Table 3 Maximum absolute error and CPU time (seconds) of Example 3-Eq. (67)

Table 4 Comparison between different methods to solve Eq. (67)

Fig. 2

Figures of the approximate solution \(u_{13}(t)\) and the absolute error \(|u-u_{13}|\) for Example  3–Eq. (67)

Example 4

Consider the fourth-order Emden-Flower type equation [32, 36, 37]

$$\begin{aligned} u^{(4)}(t)+\dfrac{3}{t}u^{(3)}(t)+u^{2}(t)-u^{3}(t)=\dfrac{18}{t}+(30+11\, t+t^2)e^{t}+t^{4}e^{2t}-t^{6}e^{3t},\,\,\,\,\,0\le t\le 1, \end{aligned}$$

(68)

subject to the initial-boundary conditions

$$\begin{aligned} u(0)=u^{(1)}(0)=0,\,u(1)=e,\,u^{(1)}(1)=3e, \end{aligned}$$

with the exact solution: \(u(t)=t^{2}e^{t}.\)

Table 6 compares our technique to the methods proposed in [32, 36, 37], while Table 5 shows the highest errors that arise from using our method (SC3GCOMMB2). Further, Fig. 3a shows the computational error norm with \(N = 11\), and Fig. 3b shows the approximate and precise solutions.

Table 5 Maximum absolute error and CPU time (seconds) of Example 4

Table 6 Comparison between different methods of Example 4

Fig. 3

Figures of the approximate solution \(u_{11}(t)\) and the absolute error \(|u-u_{11}|\) for Example 4

Example 5

Consider the non-linear Emden-Flower type equation

$$\begin{aligned} u^{(7)}(t)+\dfrac{4}{t}u^{(6)}(t)-(u^{(5)}(t))^{2}-(u(t))^{3}\,= f(t),\,\,\,0\le t\le 1, \end{aligned}$$

(69)

subject to the initial-boundary conditions

$$\begin{aligned} u^{(i)}(0)=0,\,\,i=0,1,2,3,\,\,u^{(i)}(1)=0,\,\,i=0,1,2, \end{aligned}$$

where f(t) is selected to meet the exact solution \(u(t)=t^4(1-t)^3\,e^{t}.\)

The greatest errors that resulted from using our SC3GCOMMB3 technique are shown in Table 7. Figure 4a shows the computational error norm with \(N = 14\), and Fig. 4b shows the approximate and precise solutions.

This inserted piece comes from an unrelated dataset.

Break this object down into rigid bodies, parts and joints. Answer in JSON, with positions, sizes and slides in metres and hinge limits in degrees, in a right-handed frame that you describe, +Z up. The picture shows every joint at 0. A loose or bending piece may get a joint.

Table 7 Maximum absolute error and CPU time (seconds) of Example 5

Fig. 4

Figures of the approximate solution \(u_{14}(t)\) and the absolute error \(|u-u_{14}|\) for Example 5

Example 6

Consider the non-linear Lane-Emden equation

$$\begin{aligned} u^{(2)}(t)+\dfrac{2}{t}u^{(1)}(t)-e^{-u(t)}=0,\,\,\,0\le t\le 1, \end{aligned}$$

(70)

subject to the initial-boundary conditions

$$\begin{aligned} u(0)=0,\,\,u(1)=0, \end{aligned}$$

where the explicit exact solution is not available, so the following error norm is used to check the accuracy in this case:

$$\begin{aligned} \Vert E_{N}\Vert _{\infty }=\underset{t\in [0,1]}{max}|t\,D^{2}u_{N}(t)+2\,D u_{N}(t)-t\,e^{-u_{N}(t)}|. \end{aligned}$$

(71)

Utilizing SC3GCOMMB2 and using \(N=1,3,6,9,12,14,\) give the numerical results shown in Table 8.

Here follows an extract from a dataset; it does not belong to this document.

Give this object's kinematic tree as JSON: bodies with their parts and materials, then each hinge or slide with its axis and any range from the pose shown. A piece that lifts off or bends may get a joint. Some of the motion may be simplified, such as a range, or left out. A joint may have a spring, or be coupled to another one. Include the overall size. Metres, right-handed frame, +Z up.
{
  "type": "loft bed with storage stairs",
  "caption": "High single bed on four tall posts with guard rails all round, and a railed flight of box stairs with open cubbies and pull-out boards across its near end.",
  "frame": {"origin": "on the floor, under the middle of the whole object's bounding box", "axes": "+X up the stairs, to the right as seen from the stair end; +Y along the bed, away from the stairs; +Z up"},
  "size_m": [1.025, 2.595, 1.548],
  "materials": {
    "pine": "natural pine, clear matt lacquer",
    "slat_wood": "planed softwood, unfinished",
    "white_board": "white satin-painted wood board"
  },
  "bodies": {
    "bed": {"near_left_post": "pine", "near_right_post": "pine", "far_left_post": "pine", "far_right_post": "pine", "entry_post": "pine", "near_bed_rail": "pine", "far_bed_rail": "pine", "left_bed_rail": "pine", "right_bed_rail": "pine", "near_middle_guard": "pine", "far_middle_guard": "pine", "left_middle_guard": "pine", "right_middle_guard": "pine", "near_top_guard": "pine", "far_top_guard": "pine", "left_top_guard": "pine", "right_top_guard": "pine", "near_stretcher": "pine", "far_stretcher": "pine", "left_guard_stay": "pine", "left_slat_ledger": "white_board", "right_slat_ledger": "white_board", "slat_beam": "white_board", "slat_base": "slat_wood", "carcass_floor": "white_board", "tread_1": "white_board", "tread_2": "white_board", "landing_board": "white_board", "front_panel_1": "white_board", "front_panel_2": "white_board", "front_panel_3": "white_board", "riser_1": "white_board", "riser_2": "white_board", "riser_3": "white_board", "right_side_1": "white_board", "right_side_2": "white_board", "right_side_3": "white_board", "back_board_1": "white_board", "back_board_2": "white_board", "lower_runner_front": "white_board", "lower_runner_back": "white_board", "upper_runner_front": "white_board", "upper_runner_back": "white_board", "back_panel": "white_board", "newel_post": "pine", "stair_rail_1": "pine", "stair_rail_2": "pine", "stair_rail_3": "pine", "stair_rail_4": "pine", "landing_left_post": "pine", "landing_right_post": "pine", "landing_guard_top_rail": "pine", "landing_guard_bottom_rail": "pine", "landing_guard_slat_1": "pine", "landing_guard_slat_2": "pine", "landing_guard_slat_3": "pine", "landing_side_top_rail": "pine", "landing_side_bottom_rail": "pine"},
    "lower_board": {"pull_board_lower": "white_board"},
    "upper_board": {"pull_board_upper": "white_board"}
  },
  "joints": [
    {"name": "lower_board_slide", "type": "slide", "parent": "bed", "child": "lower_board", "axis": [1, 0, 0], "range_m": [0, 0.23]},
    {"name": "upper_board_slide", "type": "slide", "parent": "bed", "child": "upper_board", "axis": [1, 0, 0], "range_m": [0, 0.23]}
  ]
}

Table 8 Maximum absolute error of Example 6

7 Results and Discussions

New spectral solutions of the singular high-order type equations were implemented and analyzed. Three types of high-order BVPs were solved by applying a unified spectral collocation algorithm. Three modified CPs were utilized as basis functions. The core of the unified algorithm is the establishment of three operational matrices of the modified CPs. The convergence analysis of the three modified Chebyshev expansions was investigated. Several singular BVPs of different orders and various BCs were solved via the proposed technique. The numerical results show the agreement of the resulting approximate solution with the exact ones. As an expected future work, we aim to introduce other modified OPs to treat other types of DEs. The presented method can be developed to solve partial differential equations, such as diffusion-wave and heat equations. The computed operational matrices can also be generalized for solving fractional differential equations.